* GOAL:
Return the listing word for word, as given.

* PROVIDED MATERIAL:
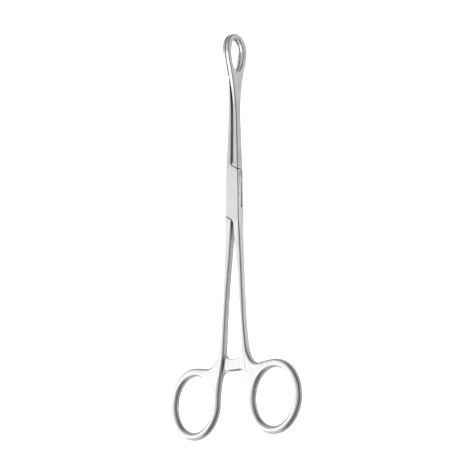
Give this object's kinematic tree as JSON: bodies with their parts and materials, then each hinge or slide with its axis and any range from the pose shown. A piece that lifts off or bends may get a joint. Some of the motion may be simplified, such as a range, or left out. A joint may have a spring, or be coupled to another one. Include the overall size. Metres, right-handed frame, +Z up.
{
  "type": "sponge holding forceps",
  "caption": "Straight ring-handled holding forceps with a box lock, passing ratchet bars and oval windowed jaws with cross serrations.",
  "frame": {"origin": "centre of the bounding box in X and Y, at its lowest point in Z: the instrument lies flat, resting on its oval jaws, with the lock pin upright", "axes": "+Y along the instrument from the finger rings to the jaw tips, +X across the handles, +Z up along the lock pin"},
  "size_m": [0.0854, 0.2, 0.0133],
  "materials": {
    "forceps_steel": "polished satin stainless steel",
    "forceps_steel_second": "polished satin stainless steel",
    "pin_steel": "ground flush with the cheeks and polished"
  },
  "bodies": {
    "female_body": {"female_half": "forceps_steel", "box_lock_pin": "pin_steel"},
    "male_body": {"male_half": "forceps_steel_second"}
  },
  "joints": [
    {"name": "lock_hinge", "type": "hinge", "parent": "female_body", "child": "male_body", "pos_m": [0, 0.0191, 0.00665], "axis": [0, 0, -1], "range_deg": [0, 45]}
  ]
}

* ANSWER TO THE PROBLEM:
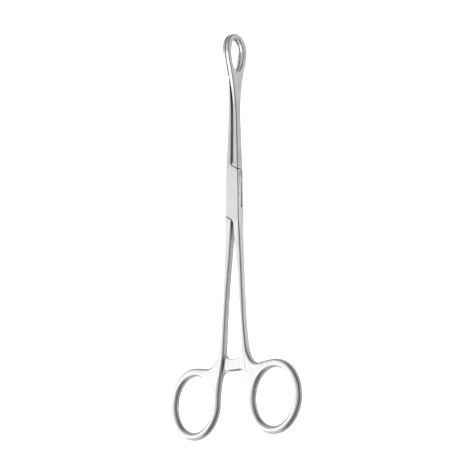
Give this object's kinematic tree as JSON: bodies with their parts and materials, then each hinge or slide with its axis and any range from the pose shown. A piece that lifts off or bends may get a joint. Some of the motion may be simplified, such as a range, or left out. A joint may have a spring, or be coupled to another one. Include the overall size. Metres, right-handed frame, +Z up.
{
  "type": "sponge holding forceps",
  "caption": "Straight ring-handled holding forceps with a box lock, passing ratchet bars and oval windowed jaws with cross serrations.",
  "frame": {"origin": "centre of the bounding box in X and Y, at its lowest point in Z: the instrument lies flat, resting on its oval jaws, with the lock pin upright", "axes": "+Y along the instrument from the finger rings to the jaw tips, +X across the handles, +Z up along the lock pin"},
  "size_m": [0.0854, 0.2, 0.0133],
  "materials": {
    "forceps_steel": "polished satin stainless steel",
    "forceps_steel_second": "polished satin stainless steel",
    "pin_steel": "ground flush with the cheeks and polished"
  },
  "bodies": {
    "female_body": {"female_half": "forceps_steel", "box_lock_pin": "pin_steel"},
    "male_body": {"male_half": "forceps_steel_second"}
  },
  "joints": [
    {"name": "lock_hinge", "type": "hinge", "parent": "female_body", "child": "male_body", "pos_m": [0, 0.0191, 0.00665], "axis": [0, 0, -1], "range_deg": [0, 45]}
  ]
}